Stated problem » Pictures stay out; everything else in the records below is copied exactly.

Material for the task »
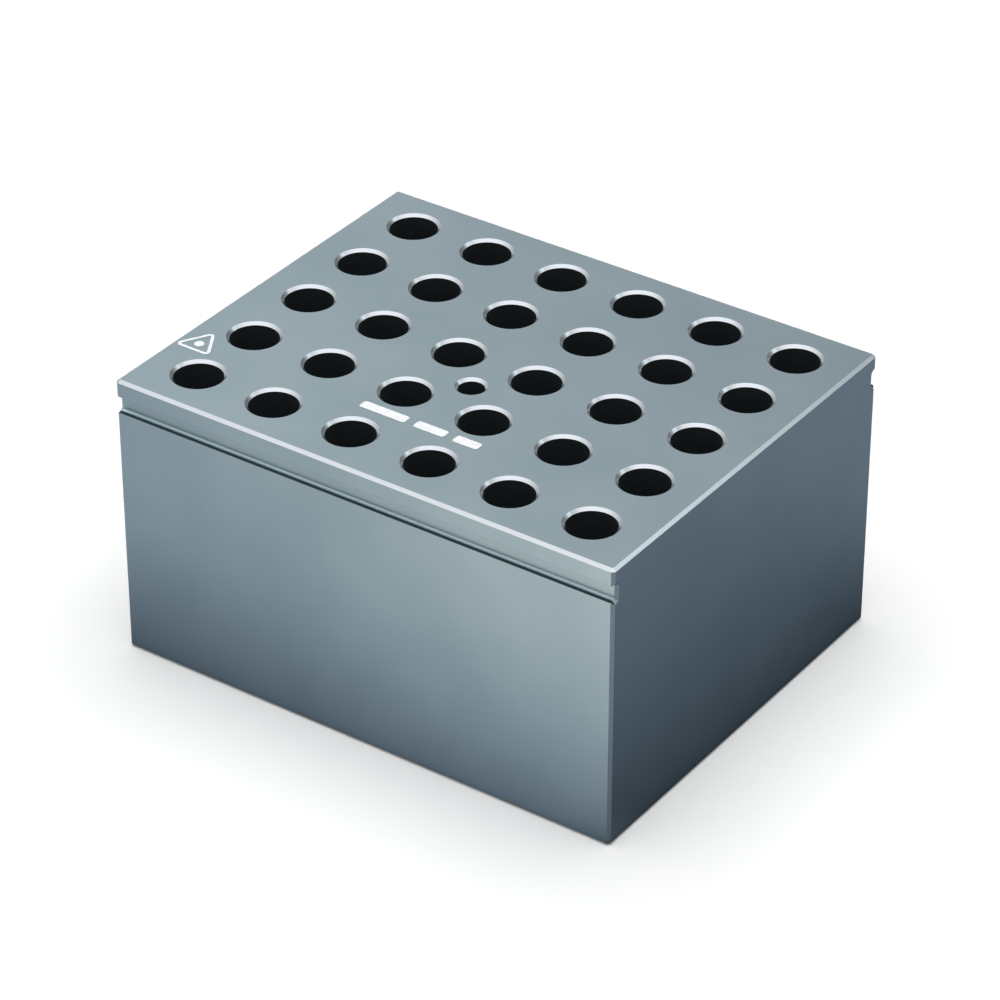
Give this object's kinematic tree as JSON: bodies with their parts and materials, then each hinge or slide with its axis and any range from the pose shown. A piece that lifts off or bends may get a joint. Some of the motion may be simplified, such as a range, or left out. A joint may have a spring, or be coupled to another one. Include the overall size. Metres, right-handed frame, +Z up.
{
  "type": "dry block heater tube block",
  "caption": "Machined aluminium block that holds small conical tubes upright in rows of tapered pockets, with a probe hole and a lifting groove along each long side.",
  "frame": {"origin": "centre of the base, on the surface it stands on", "axes": "+X along the long grooved sides, +Y from the front long side to the back one, +Z up, out of the pockets"},
  "size_m": [0.095, 0.076, 0.0514],
  "materials": {
    "anodised_aluminium": "satin, clear anodised over a fine blasted surface",
    "white_ink": "matt screen-printed ink"
  },
  "bodies": {
    "root": {"block": "anodised_aluminium", "print_sign": "white_ink", "print_bar_left": "white_ink", "print_bar_middle": "white_ink", "print_bar_right": "white_ink"}
  },
  "joints": []
}
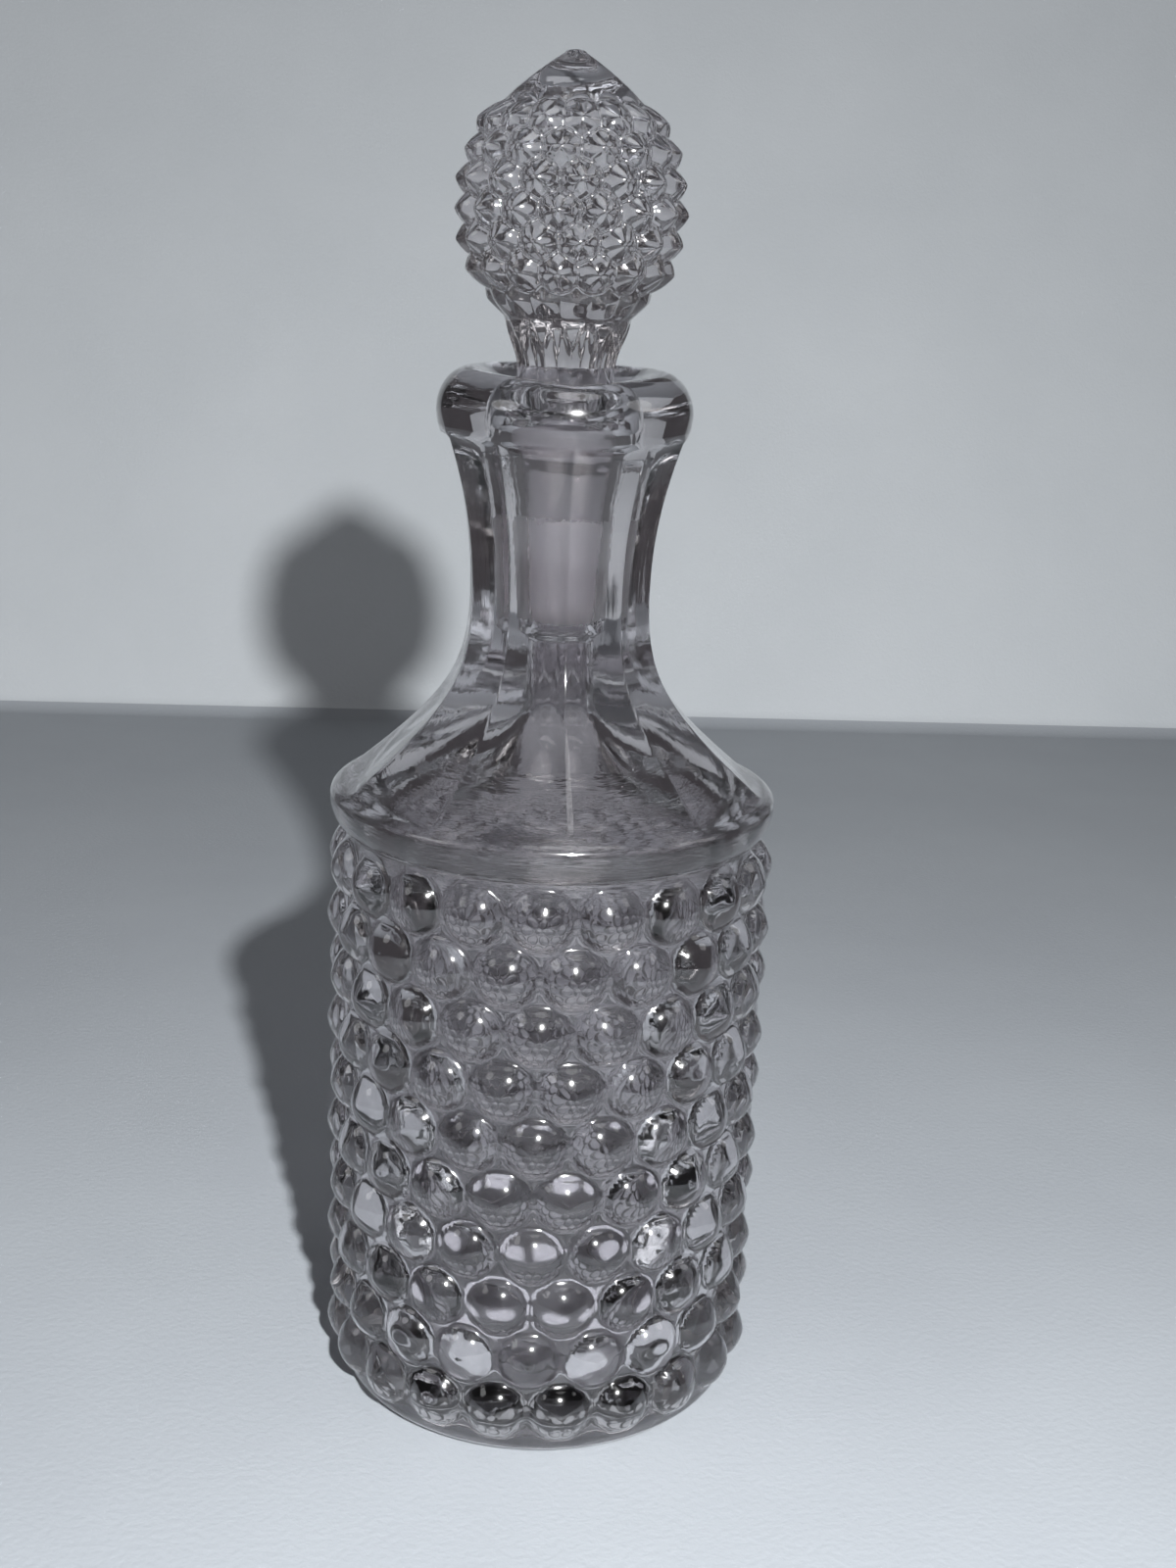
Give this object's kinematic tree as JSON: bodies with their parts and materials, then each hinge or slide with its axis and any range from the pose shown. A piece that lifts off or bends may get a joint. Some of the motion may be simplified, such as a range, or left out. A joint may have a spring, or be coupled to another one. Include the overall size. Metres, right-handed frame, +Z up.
{
  "type": "glass cruet",
  "caption": "Stoppered glass cruet for oil or vinegar: hobnail cylinder body, fluted neck, rolled lip with a small spout, and a hobnail stopper with a ground plug.",
  "frame": {"origin": "middle of the foot, on the surface that the bottle stands on", "axes": "+Z up along the bottle's axis, -Y towards the pouring spout, +X to the right of the spout seen from the front"},
  "size_m": [0.064, 0.064, 0.1905],
  "materials": {
    "clear_glass": "clear pressed glass, fire polished, with a faint violet grey tint",
    "stopper_glass": "clear pressed glass above the lip, ground to a fine matt on the plug"
  },
  "bodies": {
    "bottle": {"bottle": "clear_glass"},
    "stopper": {"stopper": "stopper_glass"}
  },
  "joints": [
    {"name": "stopper_lift", "type": "slide", "parent": "bottle", "child": "stopper", "axis": [0, 0, 1], "range_m": [0, 0.036]}
  ]
}
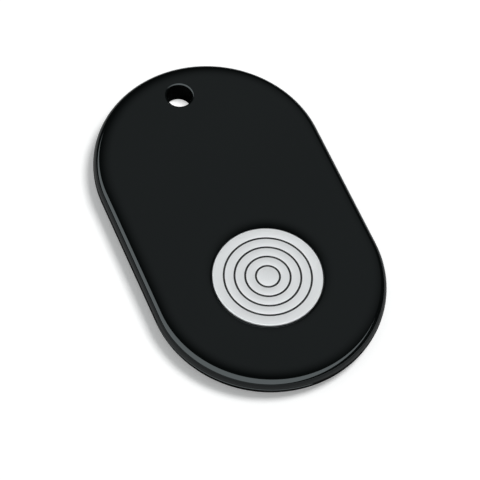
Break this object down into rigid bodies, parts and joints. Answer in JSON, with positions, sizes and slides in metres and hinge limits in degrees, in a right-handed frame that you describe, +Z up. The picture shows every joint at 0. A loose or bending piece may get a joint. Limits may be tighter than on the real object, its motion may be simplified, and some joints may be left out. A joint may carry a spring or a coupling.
{
  "type": "bluetooth tracker tag",
  "caption": "Slim black key tag with a key-ring hole, a round silver push button, a radio board, a buzzer and a coin cell behind a bayonet door in the back.",
  "frame": {"origin": "centre of the underside, on the surface the tag lies on", "axes": "+X across the tag, +Y along it towards the key-ring hole, +Z up through the button's face"},
  "size_m": [0.036, 0.0582, 0.0045],
  "materials": {
    "case_black": "high gloss",
    "door_black": "fine moulded texture",
    "cap_black": "moulded",
    "disc_silver": "satin, fine blasted",
    "groove_fill": "matt enamel",
    "adhesive_film": "clear film",
    "seal_rubber": "soft silicone",
    "switch_housing": "moulded",
    "plunger_plastic": "moulded",
    "spring_steel": "rolled",
    "board_laminate": "solder mask on glass laminate",
    "chip_resin": "moulded resin",
    "antenna_ceramic": "fired",
    "crystal_can": "drawn",
    "capacitor_ceramic": "fired",
    "resistor_ceramic": "glazed",
    "ferrite": "sintered",
    "buzzer_brass": "rolled",
    "piezo_ceramic": "silvered",
    "conductive_rubber": "soft",
    "cell_steel": "nickel plated",
    "cell_polymer": "moulded",
    "cathode_pellet": "pressed powder",
    "separator_paper": "felted",
    "anode_metal": "rolled",
    "contact_bronze": "spring temper"
  },
  "bodies": {
    "tag": {"top_shell": "case_black", "base_shell": "case_black", "seam_gasket": "seal_rubber", "button_seal": "seal_rubber", "switch_body": "switch_housing", "snap_dome": "spring_steel", "circuit_board": "board_laminate", "bluetooth_chip": "chip_resin", "chip_antenna": "antenna_ceramic", "main_crystal": "crystal_can", "clock_crystal": "crystal_can", "capacitors": "capacitor_ceramic", "resistors": "resistor_ceramic", "buzzer_inductor": "ferrite", "buzzer_transistor": "chip_resin", "buzzer_plate": "buzzer_brass", "buzzer_ceramic": "piezo_ceramic", "buzzer_pads": "conductive_rubber", "cell_can": "cell_steel", "cell_cap": "cell_steel", "cell_grommet": "cell_polymer", "cell_cathode": "cathode_pellet", "cell_separator": "separator_paper", "cell_anode": "anode_metal", "negative_contact": "contact_bronze", "positive_contact": "contact_bronze"},
    "button": {"button_cap": "cap_black", "button_disc": "disc_silver", "ring_inlays": "groove_fill", "disc_adhesive": "adhesive_film"},
    "plunger": {"switch_plunger": "plunger_plastic"},
    "door": {"battery_door": "door_black", "door_seal": "seal_rubber"}
  },
  "joints": [
    {"name": "button_press", "type": "slide", "parent": "tag", "child": "button", "axis": [0, 0, -1], "range_m": [0, 0.00025], "stiffness_N_per_m": 6400},
    {"name": "plunger_press", "type": "slide", "parent": "tag", "child": "plunger", "axis": [0, 0, -1], "range_m": [0, 0.00025], "deforming": ["snap_dome"]},
    {"name": "door_turn", "type": "hinge", "parent": "tag", "child": "door", "pos_m": [0, 0.008, 0.0006], "axis": [0, 0, -1], "range_deg": [0, 45]}
  ],
  "couplings": [
    {"joint": "plunger_press", "follows": "button_press", "ratio": 1}
  ]
}
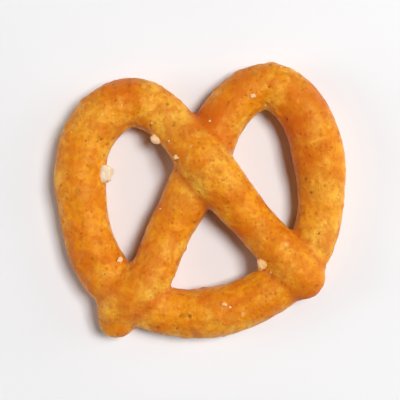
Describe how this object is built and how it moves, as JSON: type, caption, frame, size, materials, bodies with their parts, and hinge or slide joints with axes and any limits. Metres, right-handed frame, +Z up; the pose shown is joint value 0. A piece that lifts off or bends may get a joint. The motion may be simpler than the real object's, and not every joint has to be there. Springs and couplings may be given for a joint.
{
  "type": "mini pretzel",
  "caption": "Small hard-baked pretzel: a thin rope of dough in the classic knot, arms fused to the base, golden brown crust with a few coarse salt grains.",
  "frame": {"origin": "bottom centre of the box, on the surface that the pretzel lies on", "axes": "+Z up out of the face of the knot; +X across the face, the widest way; +Y from the base towards the two lobes"},
  "size_m": [0.038, 0.036, 0.0078],
  "materials": {
    "crust": "hard-baked crust with a satin egg-and-lye skin, golden brown with deeper brown patches, fine pores and blisters, and a few cream-white salt grains"
  },
  "bodies": {
    "root": {"pretzel": "crust"}
  },
  "joints": []
}
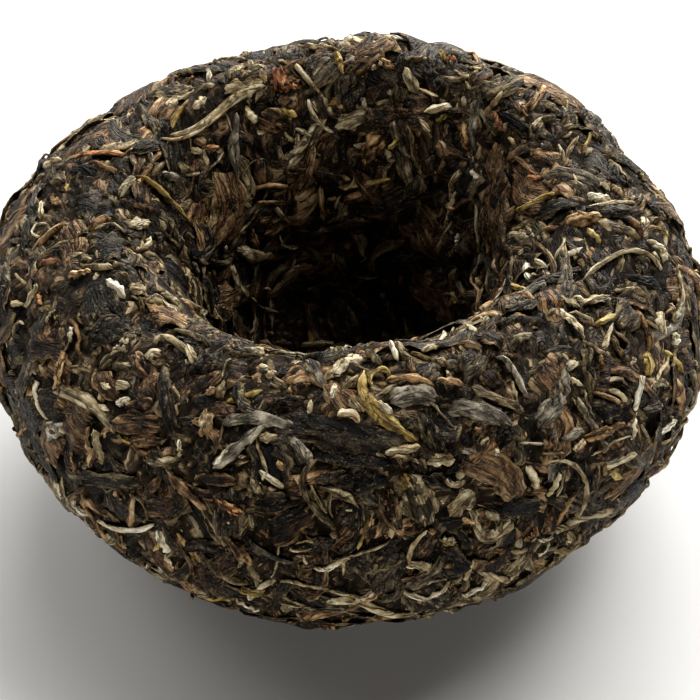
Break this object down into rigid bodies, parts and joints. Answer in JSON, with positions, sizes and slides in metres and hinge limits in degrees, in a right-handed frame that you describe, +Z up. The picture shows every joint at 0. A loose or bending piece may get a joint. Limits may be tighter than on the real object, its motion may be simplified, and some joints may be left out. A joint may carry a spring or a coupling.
{
  "type": "pu-erh tuocha",
  "caption": "Nest-shaped cake of compressed dark tea leaves, resting on its dome with the deep hollow facing up.",
  "frame": {"origin": "middle of the small flat spot on the dome, on which the cake rests", "axes": "+Z up through the open hollow; -Y towards the pictured front, +X to its right"},
  "size_m": [0.0859, 0.0813, 0.0468],
  "materials": {
    "dark_leaf": "satin, wrinkled",
    "brown_leaf": "matt",
    "bud": "downy, matt",
    "stem": "satin"
  },
  "bodies": {
    "root": {"tuocha": "dark_leaf"}
  },
  "joints": []
}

Answer »
Give this object's kinematic tree as JSON: bodies with their parts and materials, then each hinge or slide with its axis and any range from the pose shown. A piece that lifts off or bends may get a joint. Some of the motion may be simplified, such as a range, or left out. A joint may have a spring, or be coupled to another one. Include the overall size. Metres, right-handed frame, +Z up.
{
  "type": "dry block heater tube block",
  "caption": "Machined aluminium block that holds small conical tubes upright in rows of tapered pockets, with a probe hole and a lifting groove along each long side.",
  "frame": {"origin": "centre of the base, on the surface it stands on", "axes": "+X along the long grooved sides, +Y from the front long side to the back one, +Z up, out of the pockets"},
  "size_m": [0.095, 0.076, 0.0514],
  "materials": {
    "anodised_aluminium": "satin, clear anodised over a fine blasted surface",
    "white_ink": "matt screen-printed ink"
  },
  "bodies": {
    "root": {"block": "anodised_aluminium", "print_sign": "white_ink", "print_bar_left": "white_ink", "print_bar_middle": "white_ink", "print_bar_right": "white_ink"}
  },
  "joints": []
}
Give this object's kinematic tree as JSON: bodies with their parts and materials, then each hinge or slide with its axis and any range from the pose shown. A piece that lifts off or bends may get a joint. Some of the motion may be simplified, such as a range, or left out. A joint may have a spring, or be coupled to another one. Include the overall size. Metres, right-handed frame, +Z up.
{
  "type": "glass cruet",
  "caption": "Stoppered glass cruet for oil or vinegar: hobnail cylinder body, fluted neck, rolled lip with a small spout, and a hobnail stopper with a ground plug.",
  "frame": {"origin": "middle of the foot, on the surface that the bottle stands on", "axes": "+Z up along the bottle's axis, -Y towards the pouring spout, +X to the right of the spout seen from the front"},
  "size_m": [0.064, 0.064, 0.1905],
  "materials": {
    "clear_glass": "clear pressed glass, fire polished, with a faint violet grey tint",
    "stopper_glass": "clear pressed glass above the lip, ground to a fine matt on the plug"
  },
  "bodies": {
    "bottle": {"bottle": "clear_glass"},
    "stopper": {"stopper": "stopper_glass"}
  },
  "joints": [
    {"name": "stopper_lift", "type": "slide", "parent": "bottle", "child": "stopper", "axis": [0, 0, 1], "range_m": [0, 0.036]}
  ]
}
Break this object down into rigid bodies, parts and joints. Answer in JSON, with positions, sizes and slides in metres and hinge limits in degrees, in a right-handed frame that you describe, +Z up. The picture shows every joint at 0. A loose or bending piece may get a joint. Limits may be tighter than on the real object, its motion may be simplified, and some joints may be left out. A joint may carry a spring or a coupling.
{
  "type": "bluetooth tracker tag",
  "caption": "Slim black key tag with a key-ring hole, a round silver push button, a radio board, a buzzer and a coin cell behind a bayonet door in the back.",
  "frame": {"origin": "centre of the underside, on the surface the tag lies on", "axes": "+X across the tag, +Y along it towards the key-ring hole, +Z up through the button's face"},
  "size_m": [0.036, 0.0582, 0.0045],
  "materials": {
    "case_black": "high gloss",
    "door_black": "fine moulded texture",
    "cap_black": "moulded",
    "disc_silver": "satin, fine blasted",
    "groove_fill": "matt enamel",
    "adhesive_film": "clear film",
    "seal_rubber": "soft silicone",
    "switch_housing": "moulded",
    "plunger_plastic": "moulded",
    "spring_steel": "rolled",
    "board_laminate": "solder mask on glass laminate",
    "chip_resin": "moulded resin",
    "antenna_ceramic": "fired",
    "crystal_can": "drawn",
    "capacitor_ceramic": "fired",
    "resistor_ceramic": "glazed",
    "ferrite": "sintered",
    "buzzer_brass": "rolled",
    "piezo_ceramic": "silvered",
    "conductive_rubber": "soft",
    "cell_steel": "nickel plated",
    "cell_polymer": "moulded",
    "cathode_pellet": "pressed powder",
    "separator_paper": "felted",
    "anode_metal": "rolled",
    "contact_bronze": "spring temper"
  },
  "bodies": {
    "tag": {"top_shell": "case_black", "base_shell": "case_black", "seam_gasket": "seal_rubber", "button_seal": "seal_rubber", "switch_body": "switch_housing", "snap_dome": "spring_steel", "circuit_board": "board_laminate", "bluetooth_chip": "chip_resin", "chip_antenna": "antenna_ceramic", "main_crystal": "crystal_can", "clock_crystal": "crystal_can", "capacitors": "capacitor_ceramic", "resistors": "resistor_ceramic", "buzzer_inductor": "ferrite", "buzzer_transistor": "chip_resin", "buzzer_plate": "buzzer_brass", "buzzer_ceramic": "piezo_ceramic", "buzzer_pads": "conductive_rubber", "cell_can": "cell_steel", "cell_cap": "cell_steel", "cell_grommet": "cell_polymer", "cell_cathode": "cathode_pellet", "cell_separator": "separator_paper", "cell_anode": "anode_metal", "negative_contact": "contact_bronze", "positive_contact": "contact_bronze"},
    "button": {"button_cap": "cap_black", "button_disc": "disc_silver", "ring_inlays": "groove_fill", "disc_adhesive": "adhesive_film"},
    "plunger": {"switch_plunger": "plunger_plastic"},
    "door": {"battery_door": "door_black", "door_seal": "seal_rubber"}
  },
  "joints": [
    {"name": "button_press", "type": "slide", "parent": "tag", "child": "button", "axis": [0, 0, -1], "range_m": [0, 0.00025], "stiffness_N_per_m": 6400},
    {"name": "plunger_press", "type": "slide", "parent": "tag", "child": "plunger", "axis": [0, 0, -1], "range_m": [0, 0.00025], "deforming": ["snap_dome"]},
    {"name": "door_turn", "type": "hinge", "parent": "tag", "child": "door", "pos_m": [0, 0.008, 0.0006], "axis": [0, 0, -1], "range_deg": [0, 45]}
  ],
  "couplings": [
    {"joint": "plunger_press", "follows": "button_press", "ratio": 1}
  ]
}
Describe how this object is built and how it moves, as JSON: type, caption, frame, size, materials, bodies with their parts, and hinge or slide joints with axes and any limits. Metres, right-handed frame, +Z up; the pose shown is joint value 0. A piece that lifts off or bends may get a joint. The motion may be simpler than the real object's, and not every joint has to be there. Springs and couplings may be given for a joint.
{
  "type": "mini pretzel",
  "caption": "Small hard-baked pretzel: a thin rope of dough in the classic knot, arms fused to the base, golden brown crust with a few coarse salt grains.",
  "frame": {"origin": "bottom centre of the box, on the surface that the pretzel lies on", "axes": "+Z up out of the face of the knot; +X across the face, the widest way; +Y from the base towards the two lobes"},
  "size_m": [0.038, 0.036, 0.0078],
  "materials": {
    "crust": "hard-baked crust with a satin egg-and-lye skin, golden brown with deeper brown patches, fine pores and blisters, and a few cream-white salt grains"
  },
  "bodies": {
    "root": {"pretzel": "crust"}
  },
  "joints": []
}
Break this object down into rigid bodies, parts and joints. Answer in JSON, with positions, sizes and slides in metres and hinge limits in degrees, in a right-handed frame that you describe, +Z up. The picture shows every joint at 0. A loose or bending piece may get a joint. Limits may be tighter than on the real object, its motion may be simplified, and some joints may be left out. A joint may carry a spring or a coupling.
{
  "type": "pu-erh tuocha",
  "caption": "Nest-shaped cake of compressed dark tea leaves, resting on its dome with the deep hollow facing up.",
  "frame": {"origin": "middle of the small flat spot on the dome, on which the cake rests", "axes": "+Z up through the open hollow; -Y towards the pictured front, +X to its right"},
  "size_m": [0.0859, 0.0813, 0.0468],
  "materials": {
    "dark_leaf": "satin, wrinkled",
    "brown_leaf": "matt",
    "bud": "downy, matt",
    "stem": "satin"
  },
  "bodies": {
    "root": {"tuocha": "dark_leaf"}
  },
  "joints": []
}